Circulation wars between the principal players raged for over 20 years. NME grabbed the initiative in the wake of Merseybeat. MM hit back in the late ’60s as its serious tone more appropriately reflected the rise of progressive rock. NME struck early in the next decade as it hauled aboard a string of star underground writers — Nick Kent, Charles Shaar Murray and others — while Sounds, with its acclaimed coverage of punk and then heavy rock in the 1980s, never allowed its senior rivals a moment of complacency.

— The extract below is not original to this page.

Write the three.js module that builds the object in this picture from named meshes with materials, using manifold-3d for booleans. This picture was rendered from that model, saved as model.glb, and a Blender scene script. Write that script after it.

Yet this high water mark of British rock and pop journalism — obsessive, partisan, florid and sometimes vengeful — was to face a fresh challenge in the 1980s. The glossy magazine, produced on shiny, coated paper and able to reproduce full colour images with panache, emerged and speedily superseded the sales of the weeklies. The architect of this transformation was Nick Logan, the star editor of the classic mid-’70s NME, who jumped ship with new plans in mind. First he unveiled Smash Hits, an unapologetic pop fortnightly aimed at young teens which stormed the citadel in 1978. Within 10 years it was selling half a million copies, some way ahead, by then, of all the inkie sales combined. But it was his next venture, The Face, a 1980 arrival, that really confirmed that rock culture had moved into a new phase.

After the nihilistic excesses of punk — black eye liner, black bin bags and safety pins — the new decade dawned in different mood. The new romantics — posing peacocks and purveyors of a gleaming, deeply shallow, glamour — found their perfect print platform in Logan’s new magazine, quickly dubbed a “style bible”. The Face focused its attention on surface; the way things looked.

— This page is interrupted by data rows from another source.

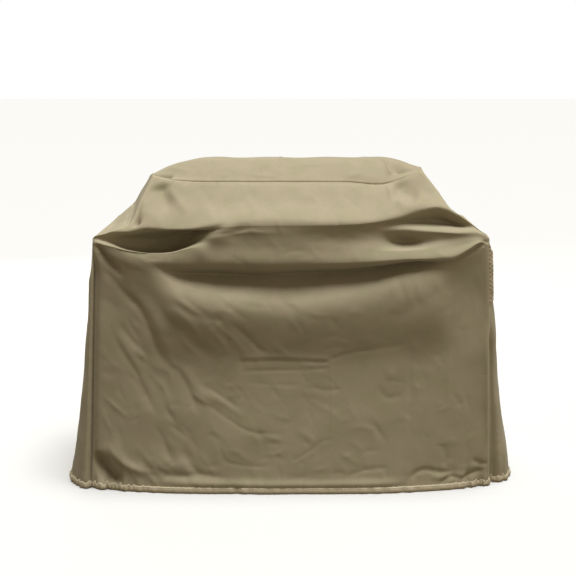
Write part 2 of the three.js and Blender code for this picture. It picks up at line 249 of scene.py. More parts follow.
def back_lines():
    """The back panel's lines: the same rows as the front's, with a shallower swag."""
    heights = [0.775, 0.815, 0.842, 0.866]
    swag = [(0.318, 0.7), (0.3, 0.775), (0.326, 0.812), (0.318, 0.862)]
    lines = [skirt_line(HEM_EDGE, 1), skirt_line(0.24, 1), skirt_line(0.46, 1)]
    for edge, (y, z) in zip(heights, swag):
        end_y = seam_y(edge)
        lines.append([
            (a * seam_x(edge), end_y + (y - end_y) * (1 - a * a), edge + (z - edge) * (1 - abs(a) ** 3))
            for a in np.linspace(-1, 1, 9)
        ])
    upper = [(0.0, 0.288, 0.892), (0.34, 0.286, 0.906), (0.67, 0.29, 0.922), (1.0, 0.292, 0.936)]
    for share, y, z in upper:
        left = between((-SHELF_X, SHELF_Y, SHELF), STEP_BACK_LEFT, share)
        right = between((SHELF_X, SHELF_Y, SHELF), STEP_BACK_RIGHT, share)
        lines.append([bowed(left, right, a, y, z) for a in np.linspace(-1, 1, 9)])
    for share in (0.5, 1.0):
        left = between(STEP_BACK_LEFT, HOOD_BACK_LEFT, share)
        right = between(STEP_BACK_RIGHT, HOOD_BACK_RIGHT, share)
        lines.append([bowed(left, right, a, left[1], right[2]) for a in np.linspace(-1, 1, 9)])
    return lines


def smooth(x, low, high):
    t = np.clip((x - low) / (high - low), 0, 1)
    return t * t * (3 - 2 * t)


def face_grid(lines, columns, sharp=()):
    """Rows of points from the hem to the roof seam, each from the left seam to the right one.

    sharp lists the edges of hollows: (line number, from x, to x, softness there).
    """
    across = np.linspace(0, 1, columns + 1)
    sampled = []
    for line in lines:
        points = np.array(line, float)
        x = points[0, 0] + (points[-1, 0] - points[0, 0]) * across
        yz = curve(points, x)
        sampled.append(np.column_stack([x, yz]))
    sampled = np.array(sampled)
    softness = np.ones(sampled.shape[:2])
    for line, start, end, soft in sharp:
        x = sampled[line, :, 0]
        begun = smooth(x, start - SHARP_FADE, start + SHARP_FADE)
        over = smooth(x, end - SHARP_FADE, end + SHARP_FADE)
        inside = begun * (1 - over)
        softness[line] -= (1 - soft) * inside
    return loft(sampled, LINE_STEPS, softness)


SHARP_FADE = 0.03
TUCK, CREST, OVER_HOLLOWS = 4, 6, 10  # the numbers of three of the front's lines
SHARP_EDGES = [
    (TUCK, -0.42, 0.56, 0.3),
    (CREST, -0.64, -0.32, 0.12),
    (CREST, 0.28, 0.46, 0.35),
    (OVER_HOLLOWS, -0.54, -0.3, 0.4),
    (OVER_HOLLOWS, 0.38, 0.54, 0.95),
]
front = face_grid(FRONT_LINES, COLUMNS, SHARP_EDGES)
back = face_grid(back_lines(), COLUMNS)


# ---- the band between the front and the back -------------------------------------------------

def around(grid):
    """The edge of a front or back grid: up its left seam, along the roof seam and down its right seam."""
    return np.concatenate([grid[:, 0], grid[-1, 1:-1], grid[::-1, -1]])


def band_grid(front, back):
    """Rows of points from the left hem over the hood to the right hem, each from front to back."""
    v = np.linspace(0, 1, DEPTH_COLUMNS + 1)[None, :, None]
    grid = around(front)[:, None] * (1 - v) + around(back)[:, None] * v
    along = abs(2 * v[..., 0] - 1)
    x, y, z = grid[..., 0], grid[..., 1], grid[..., 2]
    row = np.arange(len(grid))
    row = np.minimum(row, row[::-1])[:, None]
    # the skirt's sides swell out to the hem
    drop = np.clip(1 - z / SHELF, 0, 1)
    high = SIDE_SWELL_HIGH * (1 - np.exp(-SIDE_SWELL_RATE * drop))
    low = (1 - SIDE_SWELL_HIGH) * drop ** 2
    swell = (HEM_FULL_X - HEM_SEAM_X) * (high + low) * (1 - along ** 5)
    x += np.where(row <= SHELF_ROW, np.sign(x) * swell, 0)
    # the shoulders sag between their seams
    z -= np.where((row > SHELF_ROW) & (row < STEP_ROW), SHOULDER_SAG * (1 - along ** 2), 0)
    # the roof rises from its seams to its level middle
    level = 1 - np.clip((abs(x) - ROOF_FLAT_X) / (HOOD_X - ROOF_FLAT_X), 0, 1) ** 2
    fall = np.clip((along - ROOF_LEVEL) / (1 - ROOF_LEVEL), 0, 1)
    z += np.where(row >= ROWS, (ROOF - z) * level * (1 - fall ** 2), 0)
    return grid


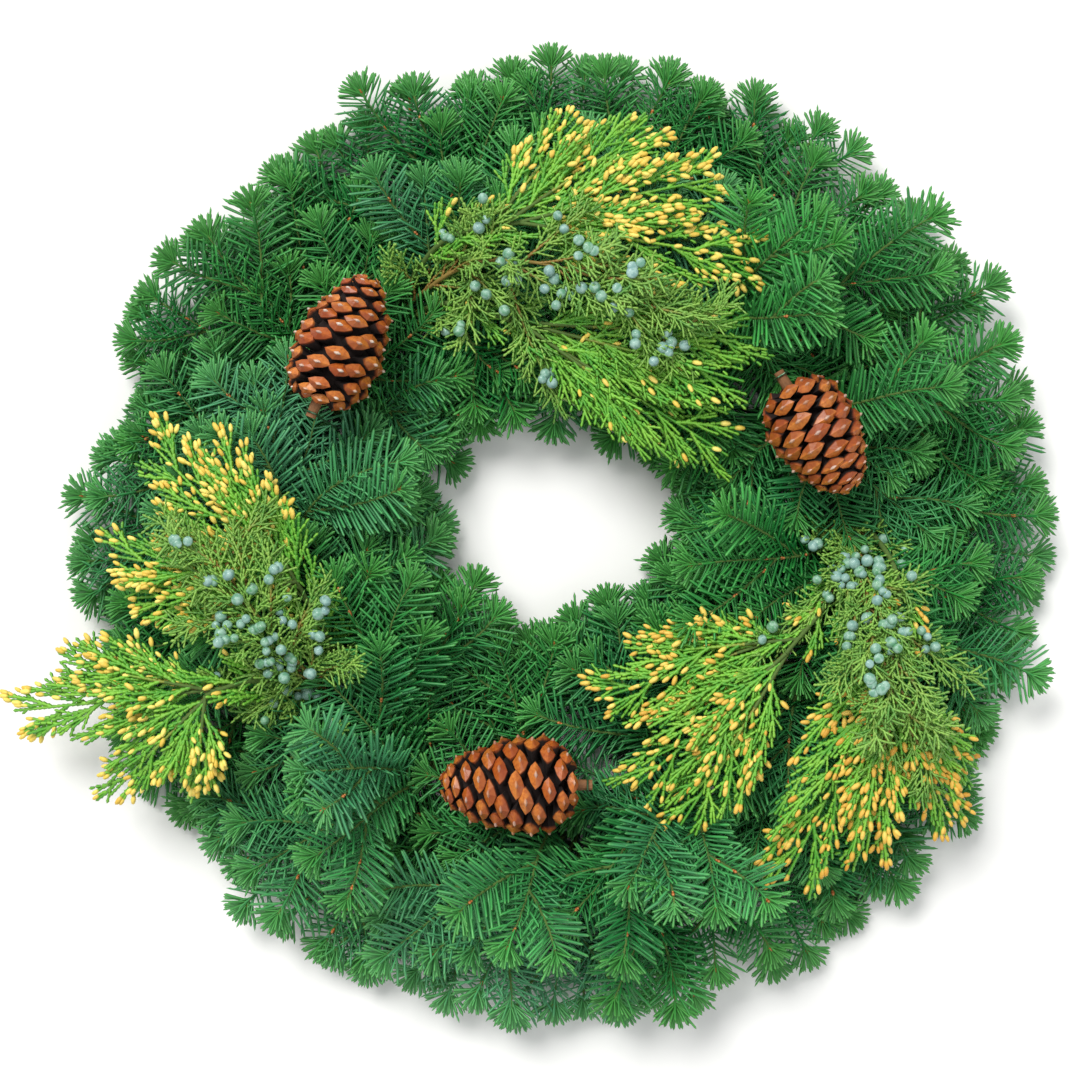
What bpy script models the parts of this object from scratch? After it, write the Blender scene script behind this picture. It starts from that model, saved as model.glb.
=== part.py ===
"""Fresh evergreen wreath: bunches of fir clamped round a wire ring, with cones, juniper and cedar on top.

The ring lies flat on its clamps. Each bunch and spray has its roots in one clamp, runs clockwise and fans out.
Run with: blender --background --python part.py
"""

import math
import random

import bmesh
import bpy
from mathutils import Matrix, Vector
from mathutils.bvhtree import BVHTree
from mathutils.geometry import interpolate_bezier

MM = 0.001
UP = Vector((0, 0, 1))

# The ring's middle, in the part's frame, whose origin is under the middle of the whole outline.
RING_MIDDLE = Vector((14.8 * MM, -0.9 * MM, 0))

# Wire ring: two rails, and flat clamps across them.
RAIL_RADII = (165 * MM, 195 * MM)
RAIL_WIRE_RADIUS = 1.8 * MM
RAIL_SEGMENTS = 24
RAIL_SIDES = 5
RAIL_SUNK = 0.3 * MM
CLAMP_COUNT = 12
CLAMP_FIRST_ANGLE = 8
CLAMP_STEP = 360 / CLAMP_COUNT
CLAMP_WIDTH = 10 * MM
CLAMP_THICKNESS = 2 * MM
CLAMP_INNER_RADIUS = 156 * MM
CLAMP_OUTER_RADIUS = 204 * MM
CLAMP_HEIGHT = 9.2 * MM
SPRAY_CLAMP_HEIGHT = 13.2 * MM
SPRAY_CLAMPS = (0, 4, 7)
PRONG_FOLD = 21 * MM
RAIL_HEIGHT = CLAMP_THICKNESS + RAIL_WIRE_RADIUS - RAIL_SUNK

# The open middle: an ellipse a little left of and above the ring's middle.
HOLE_MIDDLE = Vector((-10 * MM, 17 * MM, 0))
HOLE_HALF_WIDTH = 74 * MM
HOLE_HALF_HEIGHT = 56 * MM

# Bare roots in the clamps, from a little before each clamp to a little after it, clockwise.
ROOT_BEFORE = 4.5
ROOT_AFTER = 3.5
SPRAY_ROOT_AFTER = 2.4
ROOT_RADIUS = 2.2 * MM
LOW_LEVEL = 4.2 * MM
HIGH_LEVEL = 8.4 * MM

# Fir sprigs.
SPRIG_TIP_RADIUS = 1.6 * MM
BUD_LENGTH = 5 * MM
WHORL_LENGTH = 8 * MM
WHORL_SPACING = 19 * MM
WHORLS = {"outer": 4, "face": 4, "inner": 3}
COVERED_WHORLS = {"outer": 3, "face": 2, "inner": 3}
NEEDLE_LENGTH = 24 * MM
NEEDLE_PITCH = 54
END_NEEDLE_LENGTH = 19 * MM
END_NEEDLE_PITCH = 24
NEEDLE_JITTER = 7
NEEDLE_FLATTEN = 0.25
SHORTER = (1, 0.75, 0.5)
OUTER_PART = 0.25
FLOOR_GAP = 1.0 * MM
GAP = 0.3 * MM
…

Within a year or two, rock’s image as a lumpen, politico-cultural force, had been renovated as catwalk soundtrack: the monochrome rantings of the Sex Pistols were replaced by the technicolor gestures of Duran Duran. In the video age, The Face was the place to project both your new sounds and your new wardrobe. While Logan created a buoyant independent company, it did not take long for one of the UK’s biggest magazine publishers, Emap, to realise that a mass readership rock glossy, more mainstream than the metro-cultism of The Face, could steal a march on the kingdom of the inkie. When Q was unwrapped in 1986, it combined glossy paper and colour photography with a respectful, somewhat anodyne approach to reporting bands past and present. Now that the Woodstock clan had been joined by the Live Aid generation, rock had almost picked up its pipe and slippers. The revolution — hippie or punk — was over. The Beatles and R.E.M. were now just the backing track to a mature, suburban lifestyle.

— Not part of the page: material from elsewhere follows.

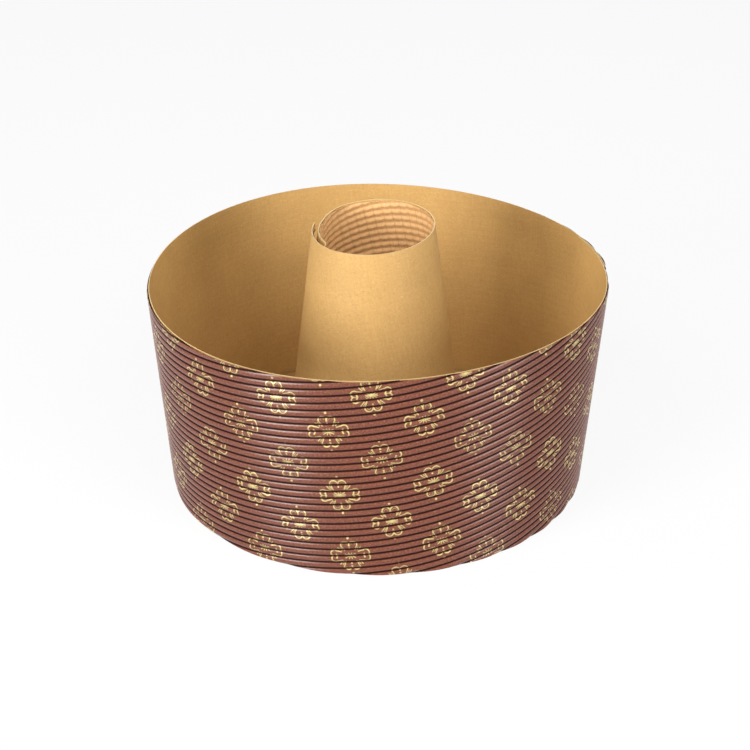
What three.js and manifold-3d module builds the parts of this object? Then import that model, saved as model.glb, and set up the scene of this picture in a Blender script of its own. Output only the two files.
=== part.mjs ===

Sales of Q rapidly hit a monthly 200,000, and the inkies’ shrinkage accelerated. Record Mirror, which swallowed Disc in 1975, and Sounds both breathed their last in 1991, and the next 10 years saw NME and MM — both owned, somewhat surprisingly, by the same company, IPC — in a fight to the death, as the glossies and the internet conspired to sabotage those weekly shots of group gossip.

Eventually, as revealed, Melody Maker, just months from its 75th birthday fell from its perch. Its merger with NME was a marriage in name only: with ruthless, neo-Stalinist efficiency, its sister publication, always a blood-curdling rival, wiped MM from the memory banks almost instantly.

But the story has an ending, if not an entirely certain one. In 2002, NME chalks up its own half century and in a feisty promotional surge will attempt to relocate the last great inkie as an essential cog in the rock machine over the coming months. The campaign “NME 5.0” will include several special publications, double issues, live events and tie-ins with TV and radio.

It has, at least on the face of it, a potent ally. In summer 2001, AOL Time Warner, the world’s greatest media empire, snaffled IPC, leaving NME, and many other mainstays of the British magazine press, in US ownership. Sentiment isn’t normally a quality associated with Earth-spanning conglomerates, but the expectation is that New Musical Express, 50 years young, will step into the new millennium with hope, if not unbridled optimism. The internet may think it is the new, if unelected, king of rock reportage, but an inkie journal of outstanding pedigree still has the guts to challenge the cold, blue hum of the computer screen.